Broussard missed narrowly on 5-11-1/4, the height she had cleared before her right knee was injured during a long-jump competition in early 1995. “I didn’t make the 5-11, but I could feel it,” Broussard said. “I’m right there. I can feel it. I’m so happy.”

She went on to take the 400-meter hurdles in 1:00.84, well off the 59.92 she ran at last week’s Stanford Invitational, and finished a close second in the 100 hurdles.

Broussard wasn’t the only impressive performer Saturday.

WSU’s Ian Waltz swept the shot put and discus for the third consecutive weekend. His 61-7 in the shot was a personal best and within 1-1/4 inches of automatically qualifying for June’s NCAA outdoor championships.

“That’ll get me in for sure - it better, or I’m fighting,” said Waltz, who was left out of the recent indoors when a flurry of impressive marks knocked him from contention at the last minute. “But I’ve still got plenty of meets to do that (qualify automatically).”

The WSU women’s 4x100 relay team qualified provisionally in 45.12 seconds, the second-fastest time in school history. Attrina Higgins, filling in for injured anchor Francesca Green, joined Sharika Higgins, LaTroya Mucker and Tamika Brown in coming within .04 seconds of the WSU record.

Probably the day’s biggest upset was provided by WSU freshman Anna Church. Church heaved the javelin 154-4 to become a provisional qualifier, rebounding from an admittedly shaky showing last week.

“Down at Stanford last week, I was terrified,” said Church, bothered more by anxiety than the soreness in her throwing elbow. “I just have to get over my nerves, just do what I normally do.
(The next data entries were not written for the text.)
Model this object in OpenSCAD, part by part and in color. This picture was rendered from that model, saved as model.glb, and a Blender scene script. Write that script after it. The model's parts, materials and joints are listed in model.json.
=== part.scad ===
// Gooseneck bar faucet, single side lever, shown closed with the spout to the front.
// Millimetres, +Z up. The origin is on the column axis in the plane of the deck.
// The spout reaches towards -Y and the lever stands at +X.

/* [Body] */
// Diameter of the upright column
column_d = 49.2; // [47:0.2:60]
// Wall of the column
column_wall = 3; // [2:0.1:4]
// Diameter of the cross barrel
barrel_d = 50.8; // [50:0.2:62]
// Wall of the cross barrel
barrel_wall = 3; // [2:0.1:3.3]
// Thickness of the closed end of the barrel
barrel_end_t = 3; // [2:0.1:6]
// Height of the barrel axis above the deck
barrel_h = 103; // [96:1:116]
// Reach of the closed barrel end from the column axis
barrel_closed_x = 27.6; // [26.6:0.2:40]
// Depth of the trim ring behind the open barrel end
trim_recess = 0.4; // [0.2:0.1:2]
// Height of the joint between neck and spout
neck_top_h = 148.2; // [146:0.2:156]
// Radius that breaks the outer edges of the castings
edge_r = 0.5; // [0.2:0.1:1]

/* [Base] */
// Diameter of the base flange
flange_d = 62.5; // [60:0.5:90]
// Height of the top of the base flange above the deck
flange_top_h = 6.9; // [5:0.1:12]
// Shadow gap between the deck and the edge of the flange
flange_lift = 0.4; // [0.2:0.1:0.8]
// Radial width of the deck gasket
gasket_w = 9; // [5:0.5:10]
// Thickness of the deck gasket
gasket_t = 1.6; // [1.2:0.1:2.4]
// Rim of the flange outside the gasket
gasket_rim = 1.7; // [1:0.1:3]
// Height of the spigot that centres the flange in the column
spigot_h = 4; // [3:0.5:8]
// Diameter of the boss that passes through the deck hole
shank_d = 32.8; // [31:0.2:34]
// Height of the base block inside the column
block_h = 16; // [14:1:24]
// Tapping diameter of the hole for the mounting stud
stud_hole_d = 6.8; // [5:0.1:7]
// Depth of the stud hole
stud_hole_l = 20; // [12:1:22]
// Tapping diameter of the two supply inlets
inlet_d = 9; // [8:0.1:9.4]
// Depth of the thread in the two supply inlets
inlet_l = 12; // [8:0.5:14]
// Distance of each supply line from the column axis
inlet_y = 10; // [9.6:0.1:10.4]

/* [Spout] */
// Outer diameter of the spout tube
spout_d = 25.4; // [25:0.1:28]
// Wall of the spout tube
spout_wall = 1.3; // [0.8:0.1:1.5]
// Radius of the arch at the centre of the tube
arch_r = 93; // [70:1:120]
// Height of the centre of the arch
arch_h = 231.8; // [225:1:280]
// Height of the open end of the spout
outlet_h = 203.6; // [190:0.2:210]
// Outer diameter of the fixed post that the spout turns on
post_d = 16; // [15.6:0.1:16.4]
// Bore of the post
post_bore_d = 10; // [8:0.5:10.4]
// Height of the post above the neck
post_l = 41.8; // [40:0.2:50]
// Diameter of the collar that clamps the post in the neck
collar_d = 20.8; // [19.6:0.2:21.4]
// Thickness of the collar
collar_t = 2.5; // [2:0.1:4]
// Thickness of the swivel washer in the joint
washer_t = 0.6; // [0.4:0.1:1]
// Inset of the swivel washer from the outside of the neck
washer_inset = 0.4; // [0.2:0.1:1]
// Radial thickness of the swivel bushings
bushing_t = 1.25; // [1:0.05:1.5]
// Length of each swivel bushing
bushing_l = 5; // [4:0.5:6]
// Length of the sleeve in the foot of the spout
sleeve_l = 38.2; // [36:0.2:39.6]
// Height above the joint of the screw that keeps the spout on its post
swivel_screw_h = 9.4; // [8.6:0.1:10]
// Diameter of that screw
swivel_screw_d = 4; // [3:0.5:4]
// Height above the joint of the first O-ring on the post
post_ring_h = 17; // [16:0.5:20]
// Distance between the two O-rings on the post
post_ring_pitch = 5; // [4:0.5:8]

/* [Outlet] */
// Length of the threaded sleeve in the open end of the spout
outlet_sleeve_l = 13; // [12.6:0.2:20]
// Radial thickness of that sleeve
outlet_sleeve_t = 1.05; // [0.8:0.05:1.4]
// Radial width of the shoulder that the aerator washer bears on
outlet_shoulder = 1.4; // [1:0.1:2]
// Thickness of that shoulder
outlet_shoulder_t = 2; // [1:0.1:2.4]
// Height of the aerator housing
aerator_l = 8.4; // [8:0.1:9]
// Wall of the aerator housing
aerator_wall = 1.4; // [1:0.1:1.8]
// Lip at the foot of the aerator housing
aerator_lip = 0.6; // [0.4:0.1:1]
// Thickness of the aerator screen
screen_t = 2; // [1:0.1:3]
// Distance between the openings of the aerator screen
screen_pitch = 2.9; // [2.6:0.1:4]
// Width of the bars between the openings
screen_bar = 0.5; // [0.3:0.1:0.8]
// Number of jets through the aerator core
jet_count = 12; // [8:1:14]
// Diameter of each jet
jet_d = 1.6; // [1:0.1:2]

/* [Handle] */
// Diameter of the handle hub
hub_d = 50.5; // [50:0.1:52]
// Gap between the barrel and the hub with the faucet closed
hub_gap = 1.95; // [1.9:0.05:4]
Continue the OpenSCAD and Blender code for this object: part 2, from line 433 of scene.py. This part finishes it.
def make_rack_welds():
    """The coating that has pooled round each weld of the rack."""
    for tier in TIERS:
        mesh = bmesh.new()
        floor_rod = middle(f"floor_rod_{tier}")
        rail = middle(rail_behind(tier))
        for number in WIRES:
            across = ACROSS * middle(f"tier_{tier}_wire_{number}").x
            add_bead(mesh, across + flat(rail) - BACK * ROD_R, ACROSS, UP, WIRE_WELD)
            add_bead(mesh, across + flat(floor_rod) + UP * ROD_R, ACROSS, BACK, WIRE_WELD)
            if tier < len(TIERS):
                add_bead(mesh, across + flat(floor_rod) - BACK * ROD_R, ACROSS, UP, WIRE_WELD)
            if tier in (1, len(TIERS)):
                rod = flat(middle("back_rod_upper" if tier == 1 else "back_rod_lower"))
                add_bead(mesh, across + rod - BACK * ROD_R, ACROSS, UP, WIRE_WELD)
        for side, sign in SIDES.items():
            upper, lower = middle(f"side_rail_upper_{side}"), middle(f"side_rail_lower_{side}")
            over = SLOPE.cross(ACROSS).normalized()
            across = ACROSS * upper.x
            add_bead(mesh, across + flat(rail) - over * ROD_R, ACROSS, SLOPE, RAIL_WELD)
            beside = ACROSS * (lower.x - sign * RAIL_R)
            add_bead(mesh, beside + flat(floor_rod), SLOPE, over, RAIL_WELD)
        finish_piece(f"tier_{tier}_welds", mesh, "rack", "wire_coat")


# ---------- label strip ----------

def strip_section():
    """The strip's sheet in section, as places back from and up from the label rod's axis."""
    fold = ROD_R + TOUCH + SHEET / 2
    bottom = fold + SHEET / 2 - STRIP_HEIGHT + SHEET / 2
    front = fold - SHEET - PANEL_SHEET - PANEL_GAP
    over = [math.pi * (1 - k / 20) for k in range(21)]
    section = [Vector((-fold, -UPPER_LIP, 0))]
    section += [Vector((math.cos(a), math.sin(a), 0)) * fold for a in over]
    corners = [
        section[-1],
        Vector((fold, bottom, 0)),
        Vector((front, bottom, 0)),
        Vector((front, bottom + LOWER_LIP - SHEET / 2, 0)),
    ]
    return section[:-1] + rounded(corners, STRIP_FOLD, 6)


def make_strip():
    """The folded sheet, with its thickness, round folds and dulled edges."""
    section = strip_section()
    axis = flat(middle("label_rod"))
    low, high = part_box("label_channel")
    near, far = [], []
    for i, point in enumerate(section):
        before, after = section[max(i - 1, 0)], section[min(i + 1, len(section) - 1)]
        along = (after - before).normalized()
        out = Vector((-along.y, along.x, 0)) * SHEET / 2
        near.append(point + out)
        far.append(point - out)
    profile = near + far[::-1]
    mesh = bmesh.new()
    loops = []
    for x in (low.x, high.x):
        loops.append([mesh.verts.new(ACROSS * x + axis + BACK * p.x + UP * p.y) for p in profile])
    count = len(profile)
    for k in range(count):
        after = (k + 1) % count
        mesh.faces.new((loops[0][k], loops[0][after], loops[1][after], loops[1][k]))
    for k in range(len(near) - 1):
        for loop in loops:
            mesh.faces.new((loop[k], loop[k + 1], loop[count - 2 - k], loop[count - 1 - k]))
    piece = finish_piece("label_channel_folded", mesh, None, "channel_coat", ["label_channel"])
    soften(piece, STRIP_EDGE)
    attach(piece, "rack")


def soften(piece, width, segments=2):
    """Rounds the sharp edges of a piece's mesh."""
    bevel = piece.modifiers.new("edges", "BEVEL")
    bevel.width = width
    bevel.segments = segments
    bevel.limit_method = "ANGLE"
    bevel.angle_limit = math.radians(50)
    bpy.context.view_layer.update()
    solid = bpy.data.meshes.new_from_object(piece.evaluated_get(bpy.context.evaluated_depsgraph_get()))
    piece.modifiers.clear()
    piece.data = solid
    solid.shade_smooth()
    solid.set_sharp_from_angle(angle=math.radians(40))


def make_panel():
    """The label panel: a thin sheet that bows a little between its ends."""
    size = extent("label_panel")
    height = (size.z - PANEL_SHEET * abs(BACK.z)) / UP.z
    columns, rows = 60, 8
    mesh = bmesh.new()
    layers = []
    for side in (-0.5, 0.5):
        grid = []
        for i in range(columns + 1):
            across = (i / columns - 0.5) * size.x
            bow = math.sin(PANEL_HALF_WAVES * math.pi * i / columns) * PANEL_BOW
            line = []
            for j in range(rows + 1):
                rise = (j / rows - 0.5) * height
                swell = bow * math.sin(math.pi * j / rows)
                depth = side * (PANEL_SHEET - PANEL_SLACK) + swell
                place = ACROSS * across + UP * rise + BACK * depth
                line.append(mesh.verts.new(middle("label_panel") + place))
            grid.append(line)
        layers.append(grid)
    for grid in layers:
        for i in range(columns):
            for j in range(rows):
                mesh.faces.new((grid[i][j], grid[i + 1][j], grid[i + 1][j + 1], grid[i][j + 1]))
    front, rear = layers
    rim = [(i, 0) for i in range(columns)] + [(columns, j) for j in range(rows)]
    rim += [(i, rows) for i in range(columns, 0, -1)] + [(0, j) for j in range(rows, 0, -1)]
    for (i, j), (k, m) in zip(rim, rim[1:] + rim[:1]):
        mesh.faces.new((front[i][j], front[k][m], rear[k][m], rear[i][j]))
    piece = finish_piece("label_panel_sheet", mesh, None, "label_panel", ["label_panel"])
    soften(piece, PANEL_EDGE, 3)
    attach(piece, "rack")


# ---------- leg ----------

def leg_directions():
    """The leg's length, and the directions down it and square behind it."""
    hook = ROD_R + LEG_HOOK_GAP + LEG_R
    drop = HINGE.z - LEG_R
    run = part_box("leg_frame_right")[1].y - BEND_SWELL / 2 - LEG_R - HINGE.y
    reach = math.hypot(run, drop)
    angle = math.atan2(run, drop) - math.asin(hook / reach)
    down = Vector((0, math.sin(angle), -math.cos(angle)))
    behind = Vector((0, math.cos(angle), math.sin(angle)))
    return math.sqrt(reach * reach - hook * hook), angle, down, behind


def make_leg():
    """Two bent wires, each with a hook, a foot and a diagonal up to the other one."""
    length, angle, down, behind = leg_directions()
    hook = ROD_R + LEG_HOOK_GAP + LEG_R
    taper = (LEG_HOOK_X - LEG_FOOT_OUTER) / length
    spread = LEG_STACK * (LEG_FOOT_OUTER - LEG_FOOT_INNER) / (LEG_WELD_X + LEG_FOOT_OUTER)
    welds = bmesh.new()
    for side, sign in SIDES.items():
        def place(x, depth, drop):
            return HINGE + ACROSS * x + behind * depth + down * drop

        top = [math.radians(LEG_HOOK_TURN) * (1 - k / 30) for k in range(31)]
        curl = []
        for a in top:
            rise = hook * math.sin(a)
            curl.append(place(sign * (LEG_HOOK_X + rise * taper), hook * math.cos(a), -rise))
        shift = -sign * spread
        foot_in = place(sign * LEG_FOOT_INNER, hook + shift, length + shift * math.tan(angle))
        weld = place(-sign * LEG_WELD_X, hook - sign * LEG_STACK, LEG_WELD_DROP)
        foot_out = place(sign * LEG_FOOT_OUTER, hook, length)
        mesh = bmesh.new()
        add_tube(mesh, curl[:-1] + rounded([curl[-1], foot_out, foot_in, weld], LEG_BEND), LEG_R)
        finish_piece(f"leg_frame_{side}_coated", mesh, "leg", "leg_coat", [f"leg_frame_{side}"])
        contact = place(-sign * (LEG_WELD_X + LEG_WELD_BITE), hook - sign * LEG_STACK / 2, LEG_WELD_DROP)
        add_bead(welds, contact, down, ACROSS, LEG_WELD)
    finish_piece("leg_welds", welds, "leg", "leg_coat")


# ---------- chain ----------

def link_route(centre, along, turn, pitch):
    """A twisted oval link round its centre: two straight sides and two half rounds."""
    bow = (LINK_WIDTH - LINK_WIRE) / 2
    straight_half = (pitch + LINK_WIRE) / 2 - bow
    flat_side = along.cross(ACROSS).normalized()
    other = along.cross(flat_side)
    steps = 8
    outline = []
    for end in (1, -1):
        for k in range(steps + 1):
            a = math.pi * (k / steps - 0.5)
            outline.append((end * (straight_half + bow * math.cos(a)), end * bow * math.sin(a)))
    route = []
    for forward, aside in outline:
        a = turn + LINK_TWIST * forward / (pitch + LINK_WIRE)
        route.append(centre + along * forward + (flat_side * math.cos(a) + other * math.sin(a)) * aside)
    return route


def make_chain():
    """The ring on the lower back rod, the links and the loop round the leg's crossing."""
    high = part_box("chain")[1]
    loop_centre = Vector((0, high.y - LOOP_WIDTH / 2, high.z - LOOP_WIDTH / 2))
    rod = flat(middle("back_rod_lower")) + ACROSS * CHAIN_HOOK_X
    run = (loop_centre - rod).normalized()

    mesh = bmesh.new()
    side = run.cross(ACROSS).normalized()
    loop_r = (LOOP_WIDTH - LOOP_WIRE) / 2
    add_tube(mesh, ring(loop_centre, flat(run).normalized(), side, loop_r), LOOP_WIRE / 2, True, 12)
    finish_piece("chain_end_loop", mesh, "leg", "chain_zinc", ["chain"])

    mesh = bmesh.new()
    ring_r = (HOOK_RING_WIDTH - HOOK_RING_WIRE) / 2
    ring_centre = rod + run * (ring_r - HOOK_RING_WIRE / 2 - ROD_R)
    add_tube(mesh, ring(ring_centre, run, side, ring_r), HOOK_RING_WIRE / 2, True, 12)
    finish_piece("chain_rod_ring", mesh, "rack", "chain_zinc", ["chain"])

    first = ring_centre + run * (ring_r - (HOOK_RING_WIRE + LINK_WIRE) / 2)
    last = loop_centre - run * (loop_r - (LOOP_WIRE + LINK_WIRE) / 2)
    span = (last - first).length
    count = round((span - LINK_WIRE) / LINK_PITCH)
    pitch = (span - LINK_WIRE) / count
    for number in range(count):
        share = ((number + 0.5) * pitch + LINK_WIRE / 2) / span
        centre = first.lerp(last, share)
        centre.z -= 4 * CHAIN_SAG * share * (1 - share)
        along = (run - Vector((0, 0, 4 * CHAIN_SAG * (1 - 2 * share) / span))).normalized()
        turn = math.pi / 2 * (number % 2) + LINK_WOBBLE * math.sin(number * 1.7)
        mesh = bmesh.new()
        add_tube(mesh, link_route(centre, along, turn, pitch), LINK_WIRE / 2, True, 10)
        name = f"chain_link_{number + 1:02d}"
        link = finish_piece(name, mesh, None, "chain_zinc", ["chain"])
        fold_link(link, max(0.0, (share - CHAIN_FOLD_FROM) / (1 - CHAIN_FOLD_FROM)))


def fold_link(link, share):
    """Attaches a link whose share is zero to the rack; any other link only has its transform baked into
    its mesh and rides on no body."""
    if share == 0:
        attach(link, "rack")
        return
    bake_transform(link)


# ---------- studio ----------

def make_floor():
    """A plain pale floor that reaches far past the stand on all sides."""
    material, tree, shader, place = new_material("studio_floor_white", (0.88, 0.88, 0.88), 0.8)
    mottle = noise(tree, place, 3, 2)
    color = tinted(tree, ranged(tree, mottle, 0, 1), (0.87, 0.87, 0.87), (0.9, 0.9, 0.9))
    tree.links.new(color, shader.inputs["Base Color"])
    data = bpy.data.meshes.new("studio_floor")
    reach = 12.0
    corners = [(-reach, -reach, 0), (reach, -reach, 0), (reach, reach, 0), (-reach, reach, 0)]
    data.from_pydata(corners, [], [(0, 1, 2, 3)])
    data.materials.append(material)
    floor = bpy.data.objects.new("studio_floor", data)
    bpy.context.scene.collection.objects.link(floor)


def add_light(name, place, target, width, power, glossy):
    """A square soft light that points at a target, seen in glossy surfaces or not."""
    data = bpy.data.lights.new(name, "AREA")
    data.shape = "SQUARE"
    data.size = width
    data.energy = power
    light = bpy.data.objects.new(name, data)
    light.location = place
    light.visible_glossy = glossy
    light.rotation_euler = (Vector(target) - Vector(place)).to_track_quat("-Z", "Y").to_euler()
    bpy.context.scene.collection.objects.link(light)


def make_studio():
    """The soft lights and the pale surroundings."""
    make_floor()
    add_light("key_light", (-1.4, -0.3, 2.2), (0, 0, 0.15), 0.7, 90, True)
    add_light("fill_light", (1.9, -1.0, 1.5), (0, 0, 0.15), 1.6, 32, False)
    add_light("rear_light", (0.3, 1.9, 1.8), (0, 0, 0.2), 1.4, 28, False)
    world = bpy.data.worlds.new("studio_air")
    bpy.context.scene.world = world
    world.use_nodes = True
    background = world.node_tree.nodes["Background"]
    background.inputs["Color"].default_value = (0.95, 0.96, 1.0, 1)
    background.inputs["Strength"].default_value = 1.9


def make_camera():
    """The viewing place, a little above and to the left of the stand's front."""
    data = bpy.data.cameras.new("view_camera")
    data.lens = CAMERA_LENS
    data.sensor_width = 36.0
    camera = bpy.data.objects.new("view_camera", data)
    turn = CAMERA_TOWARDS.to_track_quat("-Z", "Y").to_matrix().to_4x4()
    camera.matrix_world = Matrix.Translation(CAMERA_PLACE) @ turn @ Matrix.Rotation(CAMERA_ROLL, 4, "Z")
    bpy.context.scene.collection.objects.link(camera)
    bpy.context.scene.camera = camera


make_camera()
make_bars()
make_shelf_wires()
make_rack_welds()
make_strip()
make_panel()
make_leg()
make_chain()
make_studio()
I’m getting there.”

Next week’s Pepsi Invitational, also at Mooberry and featuring teams from Washington State, Oregon and Idaho, will provide a stiffer test.

That’s because Saturday’s meet was watered down on several fronts - the absence of injured stars like Green and Leo Slack, a ban on unattached athletes and Idaho’s decision to rest some of its top performers.

WSU coach Rick Sloan decided to keep out unattached athletes this year to avoid multiple heats for each event, and the meet did run more smoothly than many others. But Idaho coach Mike Keller didn’t like the tradeoff.

“I just think there are so few guys that allow open competitors into meets,” Keller said. “And the Eastern Washington-Idaho three-way meet is not that big a thing.

“There aren’t enough meets for these kids to improve (by facing competition from more experienced athletes).”

Keller wasn’t about to convince Sloan.

“I wanted to clean it up so we didn’t have 40-year-old guys coming out and throwing the discus,” Sloan said. “I wanted to clean it up and make it a nice, competitive, scored meet.”

Washington State beat Idaho and Eastern Washington in both men’s and women’s team competition, while Idaho swept Eastern Washington.